### Dataset content:

##########

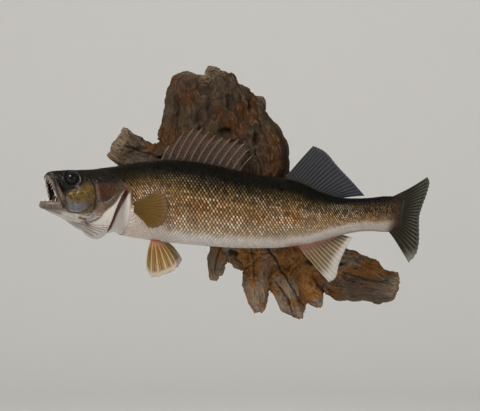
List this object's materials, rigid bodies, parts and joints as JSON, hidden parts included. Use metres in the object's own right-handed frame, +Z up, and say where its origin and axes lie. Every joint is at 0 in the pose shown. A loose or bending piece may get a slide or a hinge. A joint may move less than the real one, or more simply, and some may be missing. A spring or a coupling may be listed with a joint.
{
  "type": "mounted walleye on driftwood",
  "caption": "Life-size mounted walleye swimming left in front of a branching driftwood panel that hangs on a wall, mouth open, fins spread.",
  "frame": {"origin": "on the flat sawn back of the driftwood, in the wall's plane, behind the middle of the fish", "axes": "+X towards the fish's tail, +Y into the wall, +Z up; the fish faces -X and shows its left side to -Y"},
  "size_m": [0.6793, 0.2529, 0.4609],
  "materials": {
    "fish_skin": "varnished fish skin, dark olive back, brassy flank, white belly",
    "fin": "thin lacquered fin membrane with pale rays",
    "eye_glass": "polished dark glass",
    "driftwood": "weathered grey and orange-brown driftwood, unvarnished",
    "hanger_steel": "zinc plated"
  },
  "bodies": {
    "root": {"head": "fish_skin", "lower_jaw": "fish_skin", "tongue": "fish_skin", "gill_cover_left": "fish_skin", "gill_cover_right": "fish_skin", "trunk": "fish_skin", "tail_stem": "fish_skin", "eye_left": "eye_glass", "eye_right": "eye_glass", "dorsal_fin_spiny": "fin", "dorsal_fin_soft": "fin", "anal_fin": "fin", "tail_fin": "fin", "pectoral_fin_left": "fin", "pectoral_fin_right": "fin", "pelvic_fin_left": "fin", "pelvic_fin_right": "fin", "driftwood": "driftwood", "hanger_plate": "hanger_steel", "hanger_screw_top": "hanger_steel", "hanger_screw_bottom": "hanger_steel"}
  },
  "joints": []
}
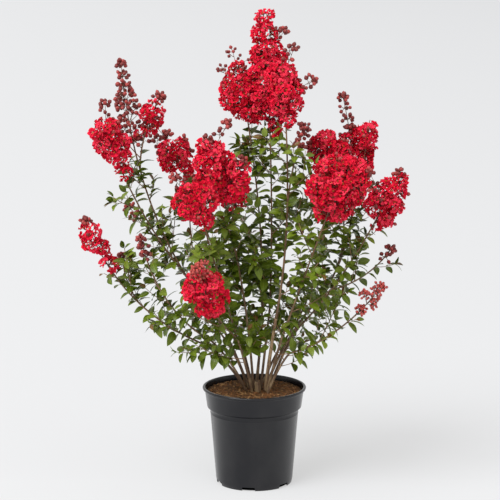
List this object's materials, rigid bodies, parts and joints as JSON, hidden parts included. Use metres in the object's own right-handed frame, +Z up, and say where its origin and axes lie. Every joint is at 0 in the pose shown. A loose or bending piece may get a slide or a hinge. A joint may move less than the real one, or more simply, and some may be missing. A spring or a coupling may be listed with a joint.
{
  "type": "potted crape myrtle shrub",
  "caption": "Multi-stemmed flowering shrub in a round nursery pot: bare canes, glossy paired leaves and upright cone-shaped red flower heads.",
  "frame": {"origin": "middle of the pot's flat underside", "axes": "+Z up, front towards -Y"},
  "size_m": [0.8181, 0.6543, 1.2237],
  "materials": {
    "pot": "satin black moulded plastic",
    "potting_mix": "loose red-brown bark chips",
    "bark": "thin grey-tan to red-brown bark, fluted and slightly flaking",
    "foliage": "glossy dark green leaves on red-brown twigs",
    "flowers": "crinkled crimson petals with maroon buds"
  },
  "bodies": {
    "root": {"cane_back": "bark", "cane_back_left": "bark", "cane_back_right": "bark", "cane_far_left": "bark", "cane_far_right": "bark", "cane_front_left": "bark", "cane_inner_left": "bark", "cane_left_back": "bark", "cane_left_low": "bark", "cane_left_tall": "bark", "cane_middle": "bark", "cane_middle_front": "bark", "cane_middle_left": "bark", "cane_right_back": "bark", "cane_right_front": "bark", "cane_right_low": "bark", "foliage_back": "foliage", "foliage_back_left": "foliage", "foliage_back_right": "foliage", "foliage_far_left": "foliage", "foliage_far_right": "foliage", "foliage_front_left": "foliage", "foliage_inner_left": "foliage", "foliage_left_back": "foliage", "foliage_left_low": "foliage", "foliage_left_tall": "foliage", "foliage_low_front": "foliage", "foliage_low_front_left": "foliage", "foliage_low_front_right": "foliage", "foliage_low_left": "foliage", "foliage_low_right": "foliage", "foliage_middle": "foliage", "foliage_middle_front": "foliage", "foliage_middle_left": "foliage", "foliage_right_back": "foliage", "foliage_right_front": "foliage", "foliage_right_low": "foliage", "old_stump": "bark", "panicle_back": "flowers", "panicle_back_left": "flowers", "panicle_back_right": "flowers", "panicle_far_left": "flowers", "panicle_far_right": "flowers", "panicle_front_left_1": "flowers", "panicle_front_left_2": "flowers", "panicle_inner_left": "flowers", "panicle_left_back": "flowers", "panicle_left_tall_1": "flowers", "panicle_left_tall_2": "flowers", "panicle_left_tall_3": "flowers", "panicle_middle": "flowers", "panicle_middle_front": "flowers", "panicle_middle_left": "flowers", "panicle_right_back_1": "flowers", "panicle_right_back_2": "flowers", "panicle_right_back_3": "flowers", "panicle_right_front": "flowers", "panicle_right_low": "flowers", "pot": "pot", "potting_mix": "potting_mix"}
  },
  "joints": []
}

##########

### Your objective:
Go through the listing and copy all of it exactly.

### Full response:
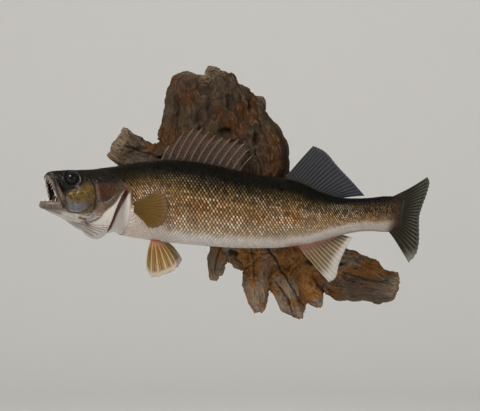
List this object's materials, rigid bodies, parts and joints as JSON, hidden parts included. Use metres in the object's own right-handed frame, +Z up, and say where its origin and axes lie. Every joint is at 0 in the pose shown. A loose or bending piece may get a slide or a hinge. A joint may move less than the real one, or more simply, and some may be missing. A spring or a coupling may be listed with a joint.
{
  "type": "mounted walleye on driftwood",
  "caption": "Life-size mounted walleye swimming left in front of a branching driftwood panel that hangs on a wall, mouth open, fins spread.",
  "frame": {"origin": "on the flat sawn back of the driftwood, in the wall's plane, behind the middle of the fish", "axes": "+X towards the fish's tail, +Y into the wall, +Z up; the fish faces -X and shows its left side to -Y"},
  "size_m": [0.6793, 0.2529, 0.4609],
  "materials": {
    "fish_skin": "varnished fish skin, dark olive back, brassy flank, white belly",
    "fin": "thin lacquered fin membrane with pale rays",
    "eye_glass": "polished dark glass",
    "driftwood": "weathered grey and orange-brown driftwood, unvarnished",
    "hanger_steel": "zinc plated"
  },
  "bodies": {
    "root": {"head": "fish_skin", "lower_jaw": "fish_skin", "tongue": "fish_skin", "gill_cover_left": "fish_skin", "gill_cover_right": "fish_skin", "trunk": "fish_skin", "tail_stem": "fish_skin", "eye_left": "eye_glass", "eye_right": "eye_glass", "dorsal_fin_spiny": "fin", "dorsal_fin_soft": "fin", "anal_fin": "fin", "tail_fin": "fin", "pectoral_fin_left": "fin", "pectoral_fin_right": "fin", "pelvic_fin_left": "fin", "pelvic_fin_right": "fin", "driftwood": "driftwood", "hanger_plate": "hanger_steel", "hanger_screw_top": "hanger_steel", "hanger_screw_bottom": "hanger_steel"}
  },
  "joints": []
}
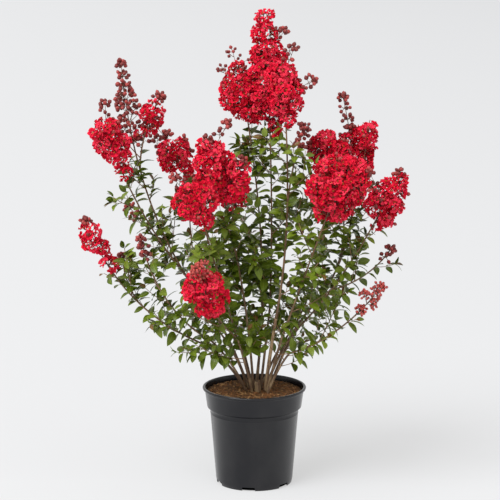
List this object's materials, rigid bodies, parts and joints as JSON, hidden parts included. Use metres in the object's own right-handed frame, +Z up, and say where its origin and axes lie. Every joint is at 0 in the pose shown. A loose or bending piece may get a slide or a hinge. A joint may move less than the real one, or more simply, and some may be missing. A spring or a coupling may be listed with a joint.
{
  "type": "potted crape myrtle shrub",
  "caption": "Multi-stemmed flowering shrub in a round nursery pot: bare canes, glossy paired leaves and upright cone-shaped red flower heads.",
  "frame": {"origin": "middle of the pot's flat underside", "axes": "+Z up, front towards -Y"},
  "size_m": [0.8181, 0.6543, 1.2237],
  "materials": {
    "pot": "satin black moulded plastic",
    "potting_mix": "loose red-brown bark chips",
    "bark": "thin grey-tan to red-brown bark, fluted and slightly flaking",
    "foliage": "glossy dark green leaves on red-brown twigs",
    "flowers": "crinkled crimson petals with maroon buds"
  },
  "bodies": {
    "root": {"cane_back": "bark", "cane_back_left": "bark", "cane_back_right": "bark", "cane_far_left": "bark", "cane_far_right": "bark", "cane_front_left": "bark", "cane_inner_left": "bark", "cane_left_back": "bark", "cane_left_low": "bark", "cane_left_tall": "bark", "cane_middle": "bark", "cane_middle_front": "bark", "cane_middle_left": "bark", "cane_right_back": "bark", "cane_right_front": "bark", "cane_right_low": "bark", "foliage_back": "foliage", "foliage_back_left": "foliage", "foliage_back_right": "foliage", "foliage_far_left": "foliage", "foliage_far_right": "foliage", "foliage_front_left": "foliage", "foliage_inner_left": "foliage", "foliage_left_back": "foliage", "foliage_left_low": "foliage", "foliage_left_tall": "foliage", "foliage_low_front": "foliage", "foliage_low_front_left": "foliage", "foliage_low_front_right": "foliage", "foliage_low_left": "foliage", "foliage_low_right": "foliage", "foliage_middle": "foliage", "foliage_middle_front": "foliage", "foliage_middle_left": "foliage", "foliage_right_back": "foliage", "foliage_right_front": "foliage", "foliage_right_low": "foliage", "old_stump": "bark", "panicle_back": "flowers", "panicle_back_left": "flowers", "panicle_back_right": "flowers", "panicle_far_left": "flowers", "panicle_far_right": "flowers", "panicle_front_left_1": "flowers", "panicle_front_left_2": "flowers", "panicle_inner_left": "flowers", "panicle_left_back": "flowers", "panicle_left_tall_1": "flowers", "panicle_left_tall_2": "flowers", "panicle_left_tall_3": "flowers", "panicle_middle": "flowers", "panicle_middle_front": "flowers", "panicle_middle_left": "flowers", "panicle_right_back_1": "flowers", "panicle_right_back_2": "flowers", "panicle_right_back_3": "flowers", "panicle_right_front": "flowers", "panicle_right_low": "flowers", "pot": "pot", "potting_mix": "potting_mix"}
  },
  "joints": []
}